> **The request**:
Set down the material below in full, matching it exactly.

> **Data listing**:
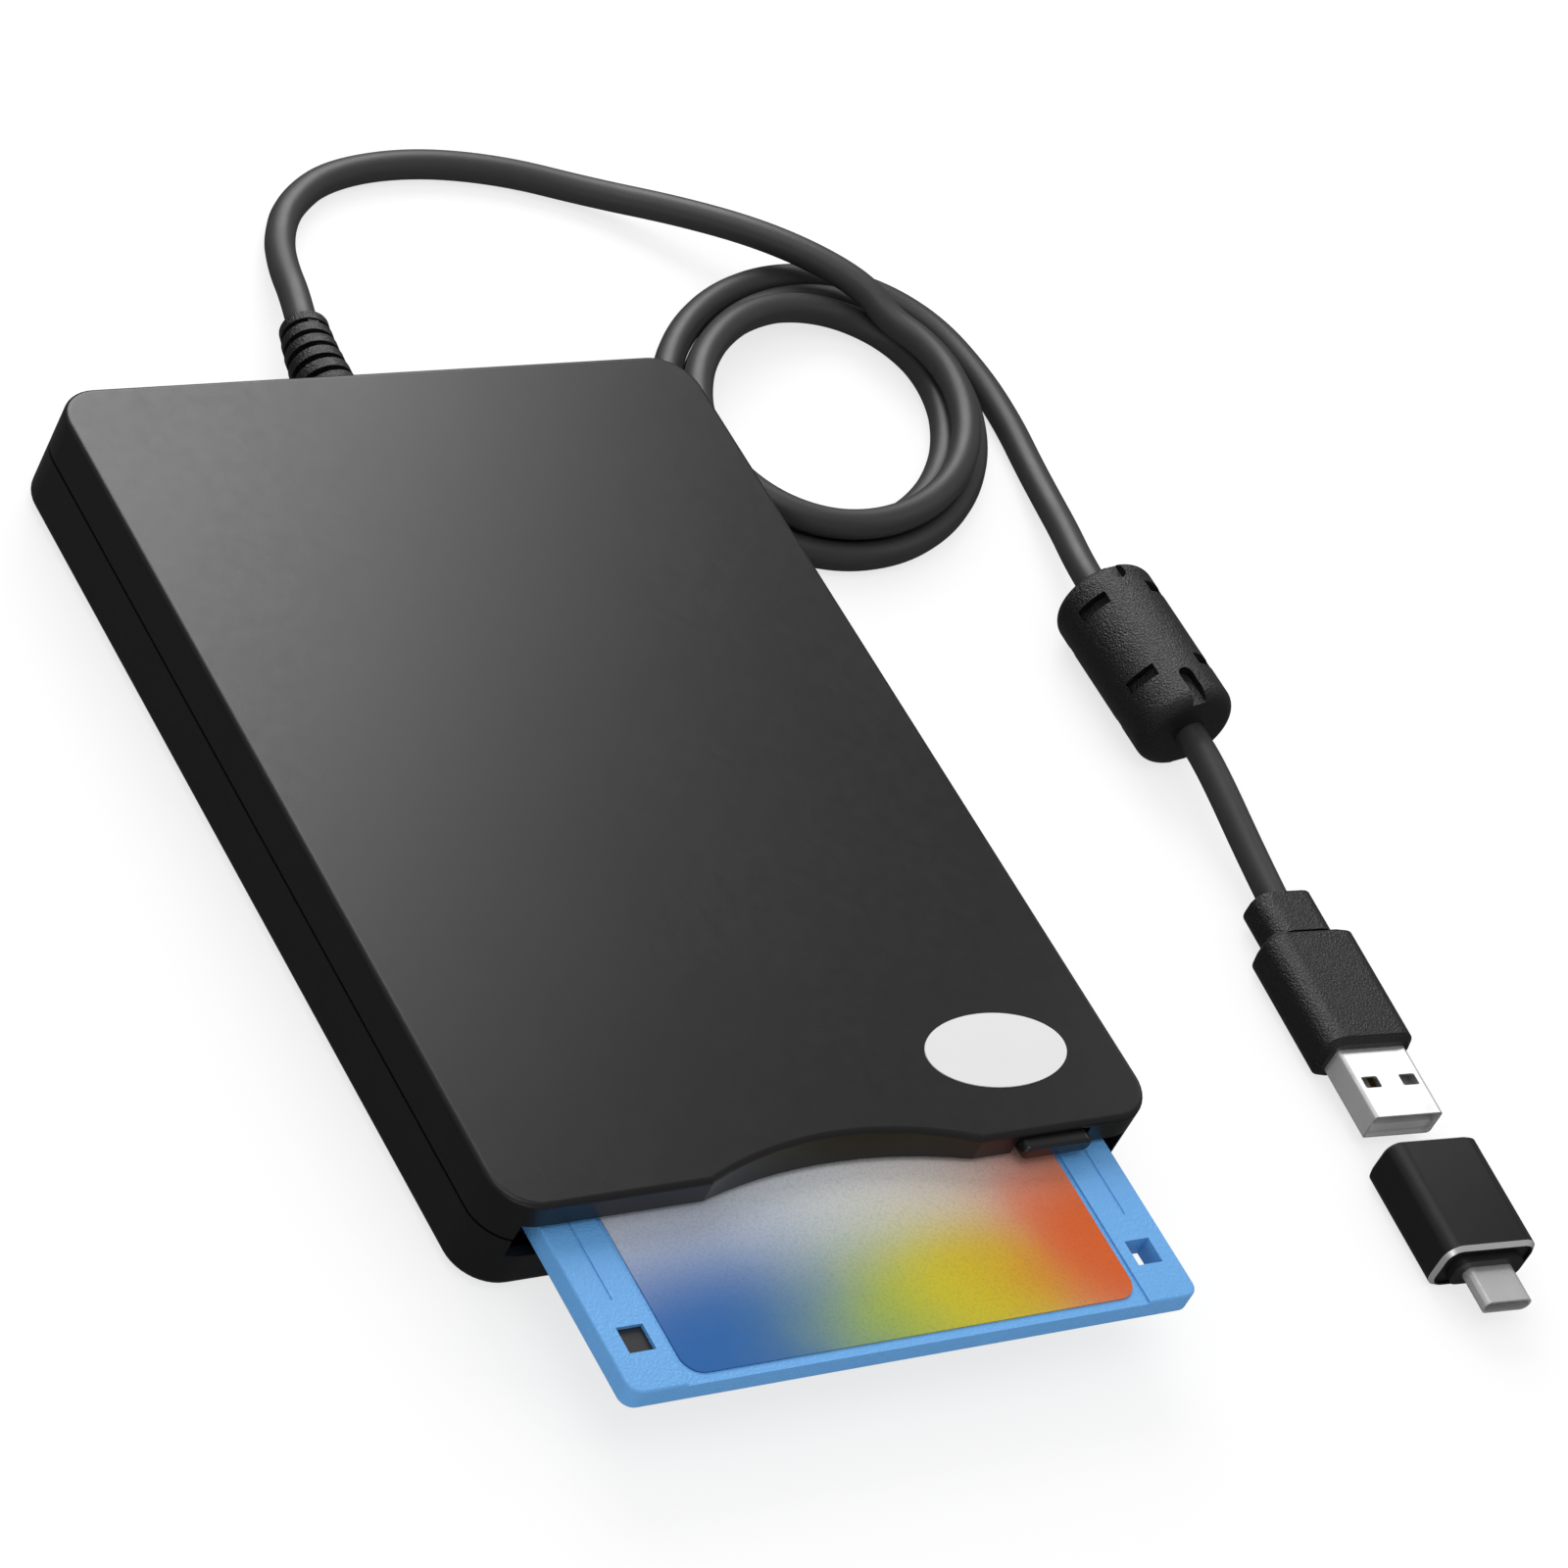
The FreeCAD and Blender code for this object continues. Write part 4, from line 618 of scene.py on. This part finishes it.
cord = {
    "diameter": 4.5 * mm,
    "length": 0.7292,
    "roundSteps": 8,
    "lengthSteps": 8,
    "coilCentre": Vector((84.25, 70.0, 0)) * mm,
    "coilLong": 25.9 * mm,
    "coilShort": 17.5 * mm,
    "pitch": 4.62 * mm,
    "bearing": 40.7,
    "exitTurn": 3.1,
    "perTurn": 16,
    # turn, and where the first turn lies round the second there: 0 degrees outside, 90 on top, 180 inside
    "rolls": [(0.0, 112.0), (0.25, 62.0), (0.58, 62.0), (1.02, 180.0)],
    "lead": [
        (0.15, 89.12, 7.39), (2.77, 96.61, 6.48), (5.2, 104.2, 4.6), (8.6, 111.8, 2.95), (14.0, 119.2, 2.3),
        (23.5, 125.4, 2.25), (38.5, 127.6, 2.25), (54.0, 125.3, 2.25), (67.5, 119.3, 2.55),
        (78.5, 112.0, 5.2), (87.6, 104.4, 7.5), (95.2, 97.4, 8.2), (100.6, 91.0, 7.9),
    ],
    "tail": [
        (116.3, 66.5, 2.25), (114.8, 57.5, 2.4), (112.8, 49.0, 3.5), (110.4, 41.5, 5.2), (107.6, 34.0, 6.9),
        (106.3, 26.5, 7.75),
    ],
    "pastBead": [(106.3, -1.0, 7.75), (106.3, -8.0, 7.45), (105.9, -23.2, 4.8), (105.3, -31.2, 4.2)],
}

cordVinyl = {
    "colour": (0.026, 0.026, 0.0265), "shade": 0.85, "rough": 0.46, "spread": 0.05, "scale": 3000.0,
    "strength": 0.22, "depth": 0.00004, "specular": 0.5,
}


# the angle round the next turn's strand, eased from stop to stop, and inside it past the last stop
def rollAt(turn):
    stops = cord["rolls"]
    for (start, first), (end, last) in zip(stops, stops[1:]):
        if start <= turn <= end:
            share = (turn - start) / (end - start)
            eased = 0.5 - 0.5 * math.cos(math.pi * share)
            return math.radians(first + (last - first) * eased)
    return math.pi


# the first turn lies in the groove of the others and comes down inside them, the rest lie on the floor
def coilPoint(turn):
    bearing = math.radians(cord["bearing"])
    far = Vector((math.cos(bearing), math.sin(bearing), 0))
    side = Vector((math.sin(bearing), -math.cos(bearing), 0))
    roll = rollAt(turn)
    grow = cord["pitch"] * (turn + math.cos(roll))
    height = cord["diameter"] / 2 + cord["pitch"] * math.sin(roll)
    angle = 2 * math.pi * turn
    alongFar = (cord["coilLong"] + grow) * math.cos(angle)
    alongSide = (cord["coilShort"] + grow) * math.sin(angle)
    flat = far * alongFar + side * alongSide
    return cord["coilCentre"] + flat + Vector((0, 0, height))


def cordPoints():
    count = int(cord["exitTurn"] * cord["perTurn"])
    turns = [coilPoint(cord["exitTurn"] * i / count) for i in range(count + 1)]
    lead = [Vector(point) * mm for point in cord["lead"]]
    rest = [Vector(point) * mm for point in cord["tail"] + cord["pastBead"]]
    return lead + turns + rest


def makeCord():
    points = cordPoints()
    curve = bpy.data.curves.new("cord", "CURVE")
    curve.dimensions = "3D"
    curve.bevel_depth = cord["diameter"] / 2
    curve.bevel_resolution = cord["roundSteps"]
    curve.resolution_u = cord["lengthSteps"]
    curve.use_fill_caps = True
    line = curve.splines.new("NURBS")
    line.points.add(len(points) - 1)
    for spot, point in zip(line.points, points):
        spot.co = (*point, 1.0)
    line.order_u = 3
    line.use_endpoint_u = True
    piece = bpy.data.objects.new("cord", curve)
    bpy.context.collection.objects.link(piece)
    dress(piece, mouldedPlastic("cordVinyl", cordVinyl))
    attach(piece, "drive")
    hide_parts("cord_lead", "cord_coil", "cord_tail", "cord_through", "cord_end")


makeCord()
print("cord laid")
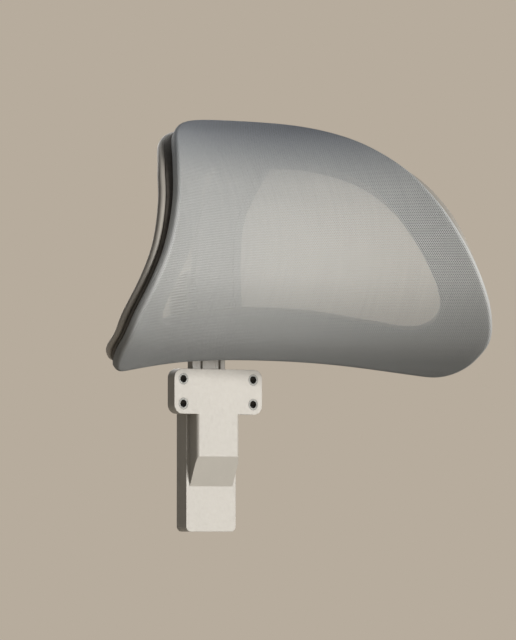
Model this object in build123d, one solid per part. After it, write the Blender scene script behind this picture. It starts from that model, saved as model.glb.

> **Exercise response**:
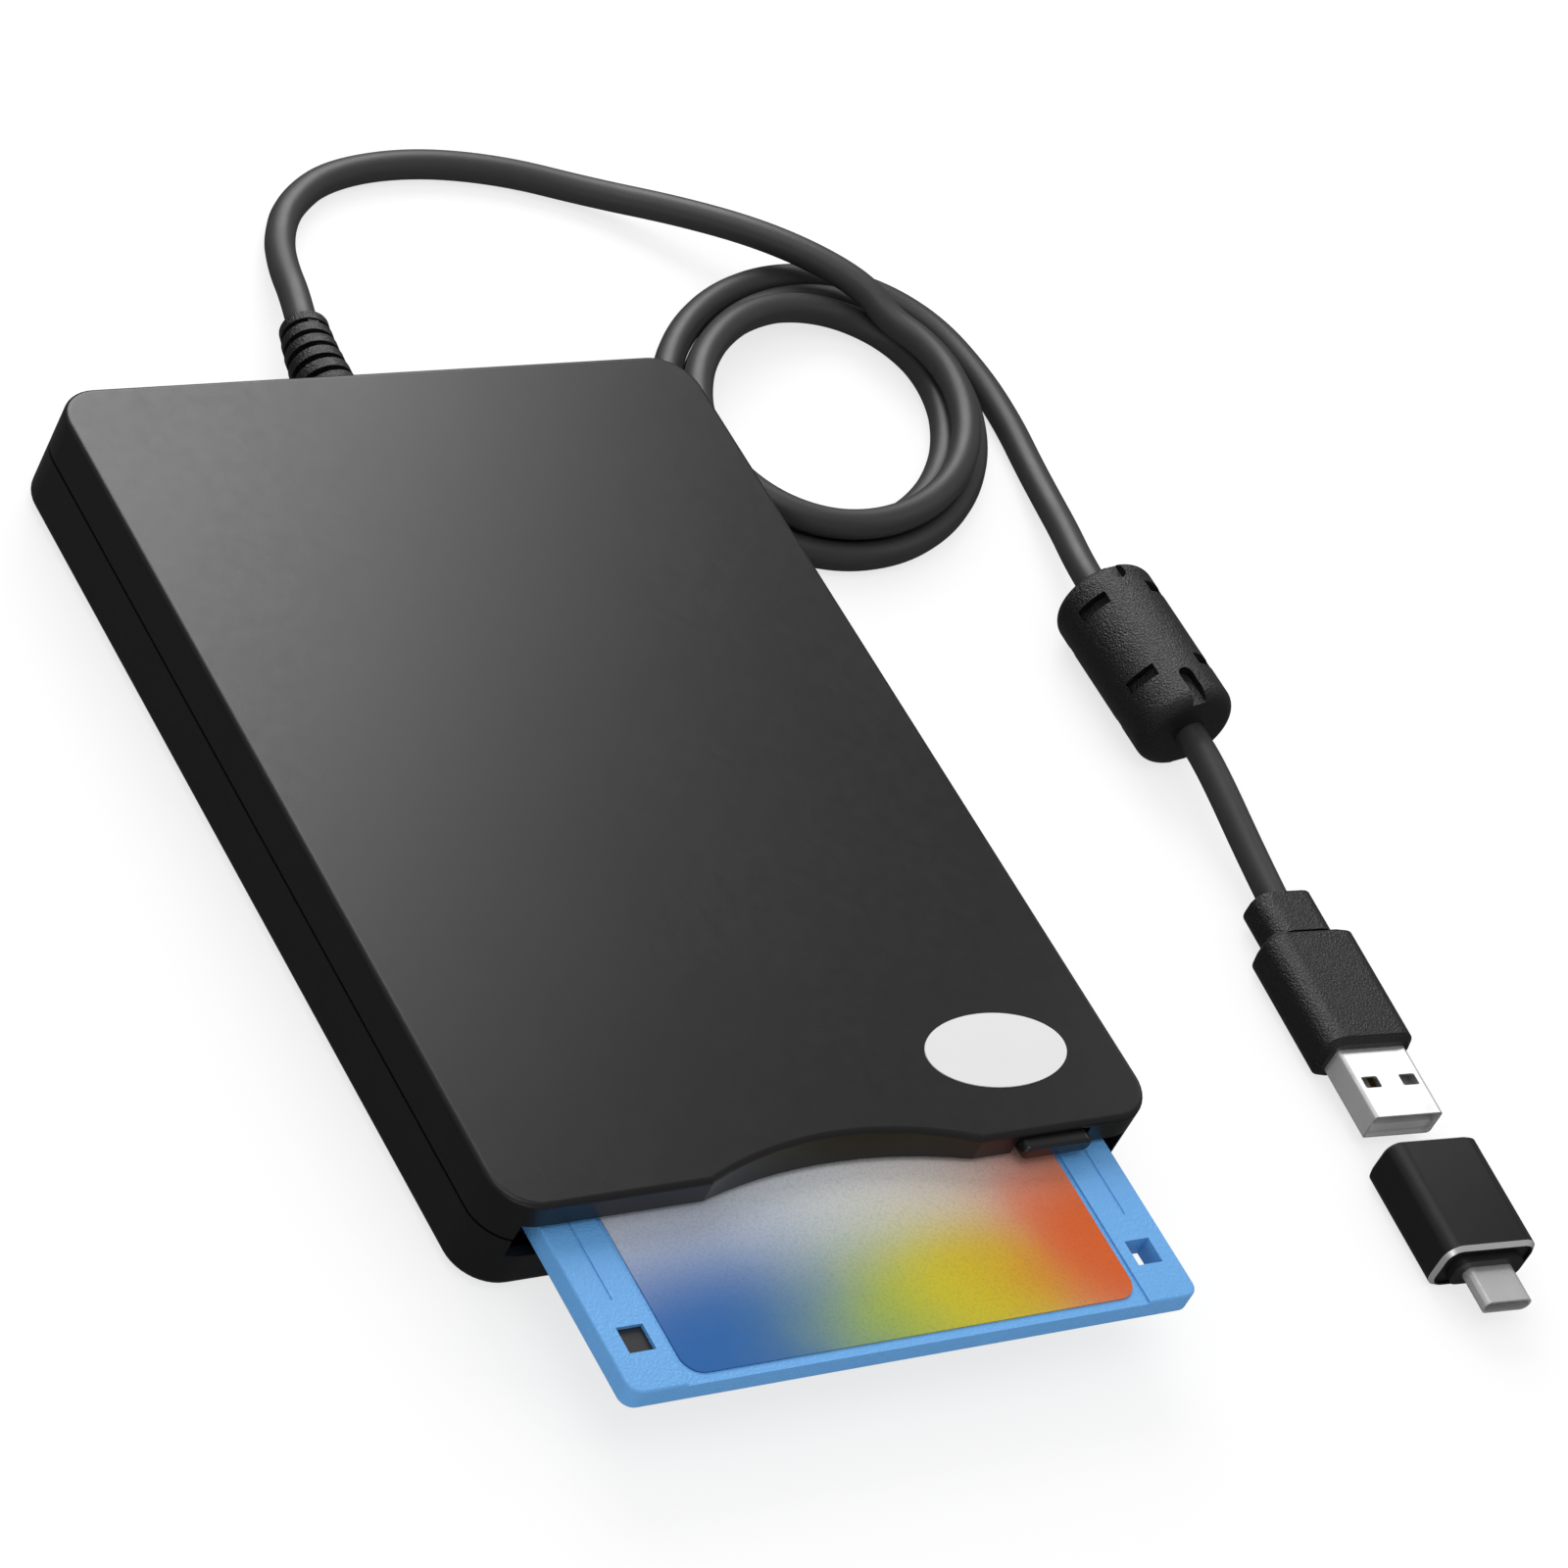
The FreeCAD and Blender code for this object continues. Write part 4, from line 618 of scene.py on. This part finishes it.
cord = {
    "diameter": 4.5 * mm,
    "length": 0.7292,
    "roundSteps": 8,
    "lengthSteps": 8,
    "coilCentre": Vector((84.25, 70.0, 0)) * mm,
    "coilLong": 25.9 * mm,
    "coilShort": 17.5 * mm,
    "pitch": 4.62 * mm,
    "bearing": 40.7,
    "exitTurn": 3.1,
    "perTurn": 16,
    # turn, and where the first turn lies round the second there: 0 degrees outside, 90 on top, 180 inside
    "rolls": [(0.0, 112.0), (0.25, 62.0), (0.58, 62.0), (1.02, 180.0)],
    "lead": [
        (0.15, 89.12, 7.39), (2.77, 96.61, 6.48), (5.2, 104.2, 4.6), (8.6, 111.8, 2.95), (14.0, 119.2, 2.3),
        (23.5, 125.4, 2.25), (38.5, 127.6, 2.25), (54.0, 125.3, 2.25), (67.5, 119.3, 2.55),
        (78.5, 112.0, 5.2), (87.6, 104.4, 7.5), (95.2, 97.4, 8.2), (100.6, 91.0, 7.9),
    ],
    "tail": [
        (116.3, 66.5, 2.25), (114.8, 57.5, 2.4), (112.8, 49.0, 3.5), (110.4, 41.5, 5.2), (107.6, 34.0, 6.9),
        (106.3, 26.5, 7.75),
    ],
    "pastBead": [(106.3, -1.0, 7.75), (106.3, -8.0, 7.45), (105.9, -23.2, 4.8), (105.3, -31.2, 4.2)],
}

cordVinyl = {
    "colour": (0.026, 0.026, 0.0265), "shade": 0.85, "rough": 0.46, "spread": 0.05, "scale": 3000.0,
    "strength": 0.22, "depth": 0.00004, "specular": 0.5,
}


# the angle round the next turn's strand, eased from stop to stop, and inside it past the last stop
def rollAt(turn):
    stops = cord["rolls"]
    for (start, first), (end, last) in zip(stops, stops[1:]):
        if start <= turn <= end:
            share = (turn - start) / (end - start)
            eased = 0.5 - 0.5 * math.cos(math.pi * share)
            return math.radians(first + (last - first) * eased)
    return math.pi


# the first turn lies in the groove of the others and comes down inside them, the rest lie on the floor
def coilPoint(turn):
    bearing = math.radians(cord["bearing"])
    far = Vector((math.cos(bearing), math.sin(bearing), 0))
    side = Vector((math.sin(bearing), -math.cos(bearing), 0))
    roll = rollAt(turn)
    grow = cord["pitch"] * (turn + math.cos(roll))
    height = cord["diameter"] / 2 + cord["pitch"] * math.sin(roll)
    angle = 2 * math.pi * turn
    alongFar = (cord["coilLong"] + grow) * math.cos(angle)
    alongSide = (cord["coilShort"] + grow) * math.sin(angle)
    flat = far * alongFar + side * alongSide
    return cord["coilCentre"] + flat + Vector((0, 0, height))


def cordPoints():
    count = int(cord["exitTurn"] * cord["perTurn"])
    turns = [coilPoint(cord["exitTurn"] * i / count) for i in range(count + 1)]
    lead = [Vector(point) * mm for point in cord["lead"]]
    rest = [Vector(point) * mm for point in cord["tail"] + cord["pastBead"]]
    return lead + turns + rest


def makeCord():
    points = cordPoints()
    curve = bpy.data.curves.new("cord", "CURVE")
    curve.dimensions = "3D"
    curve.bevel_depth = cord["diameter"] / 2
    curve.bevel_resolution = cord["roundSteps"]
    curve.resolution_u = cord["lengthSteps"]
    curve.use_fill_caps = True
    line = curve.splines.new("NURBS")
    line.points.add(len(points) - 1)
    for spot, point in zip(line.points, points):
        spot.co = (*point, 1.0)
    line.order_u = 3
    line.use_endpoint_u = True
    piece = bpy.data.objects.new("cord", curve)
    bpy.context.collection.objects.link(piece)
    dress(piece, mouldedPlastic("cordVinyl", cordVinyl))
    attach(piece, "drive")
    hide_parts("cord_lead", "cord_coil", "cord_tail", "cord_through", "cord_end")


makeCord()
print("cord laid")
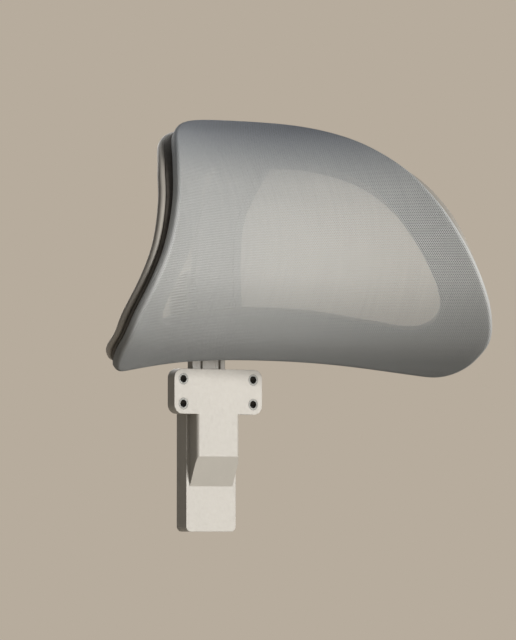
Model this object in build123d, one solid per part. After it, write the Blender scene script behind this picture. It starts from that model, saved as model.glb.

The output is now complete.